Human rights organizations have accused China of using counterterrorism as a pretext to suppress Uighurs, a predominantly Muslim ethnic group which makes up the majority of the population within the Xinjiang Uighur Autonomous Region (XUAR) of western China. In the lead up to the august 2008 Olympics, China tightened security in Xinjiang, instituting road checkpoints and arresting people it suspected of being linked to terrorism. In July 2008, the Urumqi, XUAR Public Security Bureau in Urumqi declared that it detained 82 terrorists during the first six months of 2008 while police in Kashgar claimed to have rounded up 12 terrorist groups.

Security forces maintained a high-level of vigilance both in Xinjiang and throughout the country during the Olympics. In spite of this, a series of violent incidents did occur in Xinjiang during the Olympics which the Chinese government has blamed on terrorist organizations. In the most violent reported incident, 17 People's Armed Police Border Guards were killed on 04 August 2008 when assailants attacked them with a vehicle, homemade bombs, and knives.
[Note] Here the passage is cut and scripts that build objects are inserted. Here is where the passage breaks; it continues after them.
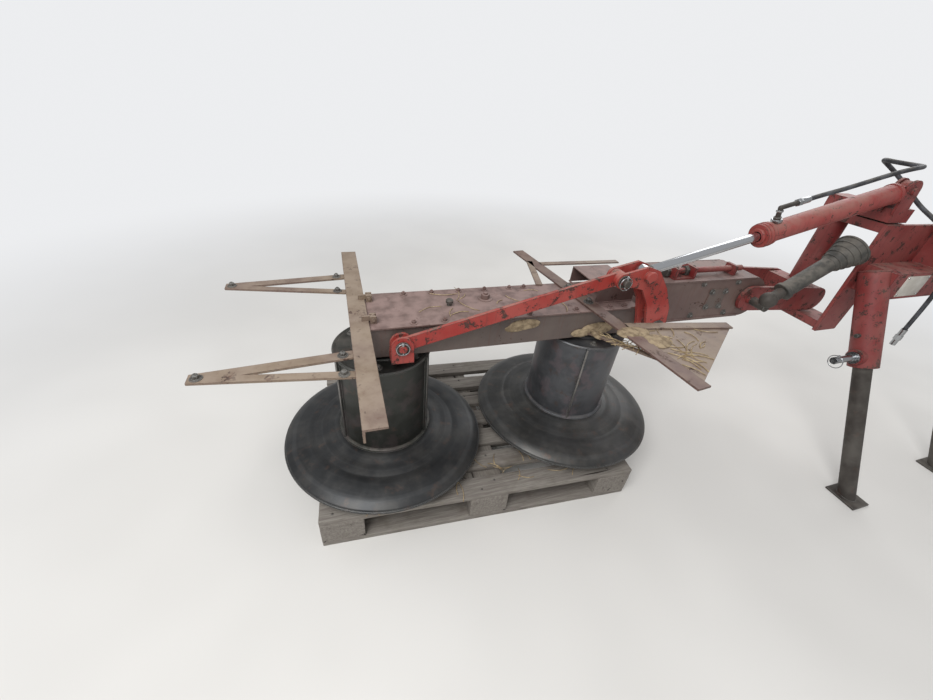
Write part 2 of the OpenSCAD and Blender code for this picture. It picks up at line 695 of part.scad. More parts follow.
hose_d = 16;
hose_sides = 8;
cyl_dir = [cos(cyl_angle), 0, sin(cyl_angle)];
pipe_end = [eye_pin[0], linkage_y, eye_pin[1]] + (cyl_len - barrel_l + port_x + pipe_l) * cyl_dir
    + (barrel_d / 2 + pipe_rise) * [-sin(cyl_angle), 0, cos(cyl_angle)];
port_route = [
    pipe_end, pipe_end + 30 * cyl_dir,
    [715, -144, 1159], [780, -150, 1178], [850, -156, 1200], [920, -161, 1222], [985, -165, 1241], [1045, -166, 1254],
    [1100, -161, 1261], [1144, -147, 1262], [1176, -124, 1261], [1190, -92, 1260], [1190, -60, 1260]
];
supply_route = [
    [1190, -60, 1260], [1190, -28, 1260], [1206, 6, 1260], [1236, 30, 1256], [1274, 34, 1244], [1308, 16, 1222],
    [1330, -20, 1192], [1342, -66, 1156], [1350, -120, 1118], [1357, -180, 1086], [1366, -242, 1052], [1374, -292, 1004],
    [1380, -318, 944], [1384, -328, 880], [1387, -331, 816], [1389, -332, 752], [1390, -332, 690], [1390, -332, 660]
];

function unit(v) = v / norm(v);
function route_dir(r, i) = unit(r[min(i + 1, len(r) - 1)] - r[max(i - 1, 0)]);
// Sideways directions along a route, each turned as little as it can be from the one before
function side_dirs(r, i, side) = i == len(r) ? [] :
    let (d = route_dir(r, i), turned = unit(side - (side * d) * d)) concat([turned], side_dirs(r, i + 1, turned));

module sweep_hose(route, start_side) {
    n = len(route);
    sides = side_dirs(route, 0, start_side);
    ring = [for (i = [0 : n - 1]) let (d = route_dir(route, i), u = sides[i], v = cross(u, d))
        for (k = [0 : hose_sides - 1]) let (a = k * 360 / hose_sides)
            route[i] + hose_d / 2 * (cos(a) * u + sin(a) * v)];
    skin = [for (i = [0 : n - 2]) for (k = [0 : hose_sides - 1])
        let (p = i * hose_sides + k, q = i * hose_sides + (k + 1) % hose_sides)
            each [[p, q, q + hose_sides], [p, q + hose_sides, p + hose_sides]]];
    ends = [[for (k = [hose_sides - 1 : -1 : 0]) k], [for (k = [0 : hose_sides - 1]) (n - 1) * hose_sides + k]];
    polyhedron(points = ring, faces = concat(skin, ends));
}

module port_hose() shifted() color(black_rubber) sweep_hose(port_route, [0, 0, 1]);
module supply_hose() shifted() color(black_rubber) sweep_hose(supply_route, [0, 0, 1]);

// Quick coupler on the free end of the hose
module hose_coupler() shifted() color(bright_steel) translate(supply_route[len(supply_route) - 1]) mirror([0, 0, 1]) {
    cylinder(d = 22, h = 30);
    translate([0, 0, 30]) cylinder(d = 27, h = 22, $fn = 6);
    translate([0, 0, 52]) cylinder(d = 21, h = 26);
}

pallet_boards();
pallet_blocks();
hitch_frame();
mast();
lower_link_pins();
swing_column();
side_arm();
column_head();
pto_guard();
pto_yoke();
port_hose();
supply_hose();
hose_coupler();
arm_tube();
belt_guard();
arm_pin();
tensioner();
gear_case();
beam_cover();
input_hood();
beam_hubs();
stay_bracket();
stay_bar();
rocker();
inner_guard_bar();
inner_guard_rods();
deflector_plate();
guard_lugs();
drum_outer();
disc_outer();
knives_outer();
skid_outer();
drum_inner();
disc_inner();
knives_inner();
skid_inner();
outer_guard_bar();
outer_guard_arms();
cylinder_barrel();
port_pipe();
cylinder_rod();
stand_leg_left();
stand_leg_right();
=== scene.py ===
"""Looks of a two-drum rotary mower for a tractor's three-point hitch, parked with its drums on a pallet.

Lengths are written in millimetres from the inner drum's axis at ground level, X along the gear beam towards the
hitch, Y to the rear and Z up. spot() turns such a place into metres in the model's frame.
"""
import json
import logging
import math
import random
from dataclasses import dataclass, field
from enum import Enum
from typing import Any, Callable, Sequence

import bmesh
import bpy
from mathutils import Matrix, Vector

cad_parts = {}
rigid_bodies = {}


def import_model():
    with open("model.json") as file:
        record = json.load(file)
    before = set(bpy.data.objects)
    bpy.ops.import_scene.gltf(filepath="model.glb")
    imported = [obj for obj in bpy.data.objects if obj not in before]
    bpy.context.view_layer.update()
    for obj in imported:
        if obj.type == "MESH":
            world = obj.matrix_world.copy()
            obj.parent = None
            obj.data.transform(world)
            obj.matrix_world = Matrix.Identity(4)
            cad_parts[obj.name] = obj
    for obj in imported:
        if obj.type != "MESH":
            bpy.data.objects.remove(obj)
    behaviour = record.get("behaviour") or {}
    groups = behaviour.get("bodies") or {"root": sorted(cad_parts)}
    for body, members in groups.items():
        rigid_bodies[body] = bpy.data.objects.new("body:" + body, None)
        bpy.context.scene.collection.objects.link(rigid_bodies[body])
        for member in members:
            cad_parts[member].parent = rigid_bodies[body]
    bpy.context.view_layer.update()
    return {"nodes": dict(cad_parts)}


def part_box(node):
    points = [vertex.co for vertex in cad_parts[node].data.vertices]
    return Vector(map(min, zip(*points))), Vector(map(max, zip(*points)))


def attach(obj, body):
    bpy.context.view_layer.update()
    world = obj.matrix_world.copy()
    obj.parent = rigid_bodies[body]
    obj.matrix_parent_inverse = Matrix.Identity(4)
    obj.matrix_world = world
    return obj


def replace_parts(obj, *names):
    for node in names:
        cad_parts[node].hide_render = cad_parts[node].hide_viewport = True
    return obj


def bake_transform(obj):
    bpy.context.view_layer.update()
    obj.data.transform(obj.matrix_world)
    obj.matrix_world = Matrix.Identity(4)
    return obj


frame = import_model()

LOG = logging.getLogger("mower")
MM = 0.001
SAME_PLACE = 0.00001
INNER_AXIS = (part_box("skid_inner")[0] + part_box("skid_inner")[1]) / 2
Pair = tuple[float, float]
Triple = tuple[float, float, float]
Outline = tuple[Pair, ...]
Place = tuple[Triple, Triple, float]


class Axis(Enum):
    """A direction that a grain, a bolt or a tube runs in."""

    X = (1.0, 0.0, 0.0)
    Y = (0.0, 1.0, 0.0)
    Z = (0.0, 0.0, 1.0)
    BACK = (0.0, -1.0, 0.0)


class Body(Enum):
    """The model's moving bodies, by the names that the frame gives them."""

    BASE = "base"
    SIDE_ARM = "side_arm"
    ARM = "arm"
    BEAM = "beam"
    DRUM_OUTER = "drum_outer"
    DRUM_INNER = "drum_inner"
    OUTER_GUARD = "outer_guard"
    CYLINDER = "cylinder"
    ROD = "rod"


def spot(x: float, y: float, z: float) -> Vector:
    """Turns a measured place into the model's frame.

    Args:
        x: Millimetres from the inner drum's axis towards the hitch.
        y: Millimetres to the rear.
        z: Millimetres above the ground.

    Returns:
        The point in metres.
    """
    return Vector((INNER_AXIS.x + x * MM, INNER_AXIS.y + y * MM, z * MM))


def linear(code: str) -> tuple[float, float, float, float]:
    """Turns an sRGB hex code into the linear colour that a shader takes.

    Args:
        code: Six hex digits, such as 7a5a50.

    Returns:
        Red, green, blue and alpha.
    """
    parts = [int(code[i:i + 2], 16) / 255 for i in (0, 2, 4)]
    red, green, blue = (p / 12.92 if p <= 0.04045 else ((p + 0.055) / 1.055) ** 2.4 for p in parts)
    return red, green, blue, 1.0


def add_node(tree: bpy.types.NodeTree, kind: str, inputs: dict[Any, Any], **settings: Any) -> bpy.types.Node:
    """Adds one node to a tree and fills or links its sockets.

    Args:
        tree: The node tree to add to.
        kind: The node's type name.
        inputs: Socket names or numbers, each with a value or with the output socket that feeds it.
        **settings: Properties of the node itself.

    Returns:
        The new node.
    """
    node = tree.nodes.new(kind)
    for name, value in settings.items():
        setattr(node, name, value)
    for socket, value in inputs.items():
        if isinstance(value, bpy.types.NodeSocket):
            tree.links.new(value, node.inputs[socket])
        else:
            node.inputs[socket].default_value = value
    return node


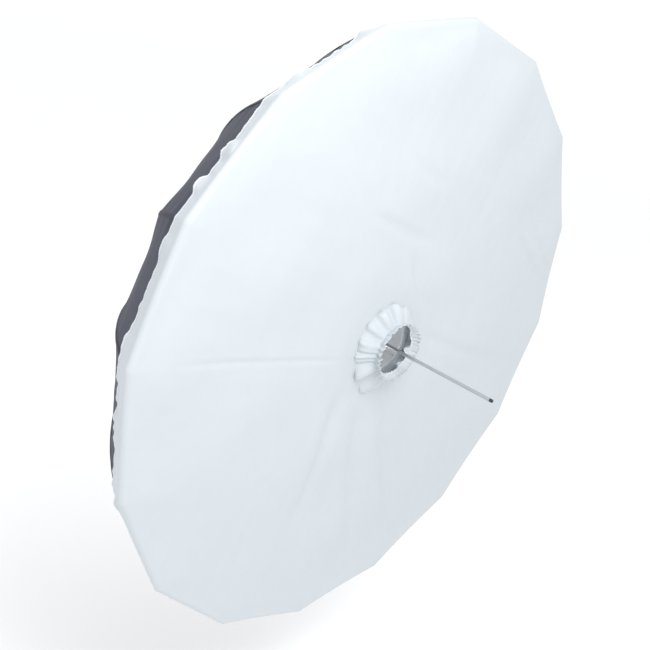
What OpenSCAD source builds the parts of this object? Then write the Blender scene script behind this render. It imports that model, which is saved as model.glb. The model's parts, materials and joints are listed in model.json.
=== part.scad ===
// Umbrella reflector: sixteen fibreglass ribs on a straight shaft, a dark canopy behind them
// and a translucent cover drawn over the front, with a gathered collar for the lamp.
// The shaft lies along +X and the open side faces +X. The origin is on the shaft's axis,
// where an umbrella holder grips it.

/* [Reflector] */
// Diameter across two opposite rib tips
rim_d = 1500; // [1440:10:1560]
// Depth from the crown to the plane of the rib tips
depth = 480; // [460:5:500]
// Distance from the rim plane forward to the grip point on the shaft
rim_to_grip = 170; // [160:5:200]

/* [Shaft] */
// Outside diameter of the shaft tube
shaft_d = 8; // [7.8:0.1:8.2]
// Wall of the shaft tube
shaft_wall = 0.9; // [0.7:0.1:1.1]
// Length of shaft in front of the grip point
shaft_front = 150; // [120:5:200]
// Length of the grip stretch behind the grip point
grip_back = 100; // [60:5:110]

/* [Ribs and stretchers] */
// Diameter of a rib rod
rod_d = 3.5; // [3.2:0.1:3.6]
// Distance along a rib from the crown to its bracket
bracket_along = 300; // [260:5:320]
// Length of a stretcher between its two pivots
stretcher_l = 340; // [335:5:380]
// Diameter of a stretcher rod
stretcher_d = 4; // [3.4:0.1:4.4]
// Radius of the wire ring that the ribs hinge on
crown_ring_r = 16; // [15.5:0.5:17]
// Radius of the wire ring that the stretchers hinge on
runner_ring_r = 15; // [14.5:0.5:16]

/* [Fabric] */
// Thickness of the canopy
canopy_t = 0.8; // [0.6:0.1:1.0]
// Thickness of the cover
cover_t = 0.7; // [0.5:0.1:0.9]
// How far the cover runs back over the canopy from the rim
skirt_l = 92; // [70:2:110]
// Radius of the hole in the middle of the cover
collar_hole_r = 66; // [60:1:70]
// How far the collar stands forward of the cover
collar_l = 58; // [40:2:70]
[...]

Although minority separatists are not well-armed and seem to be largely disorganized, the violence poses a very real threat to China's ability to develop Xinjiang. The Chinese Communist Party's (CCP) behavior toward its Muslims has received renewed Western attention in the aftermath of 9/11. China's Uighurs have responded to CCP policies with violence and separatist activity, but the Hui (ethnic Chinese who are Muslim) have reacted with relatively high levels of accommodation. Uighurs and Hui have faced different social and economic realities that have led to different perceptions of inequality and thus, different reactions to CCP policy. Also, unlike Uighur ethnic identity, Hui identity stems from and is compatible with the PRC and Chinese society. The Hui who have blended fairly well into Chinese society, tend to regard some Uyghurs as unpatriotic separatists who give other Chinese Muslims a bad name.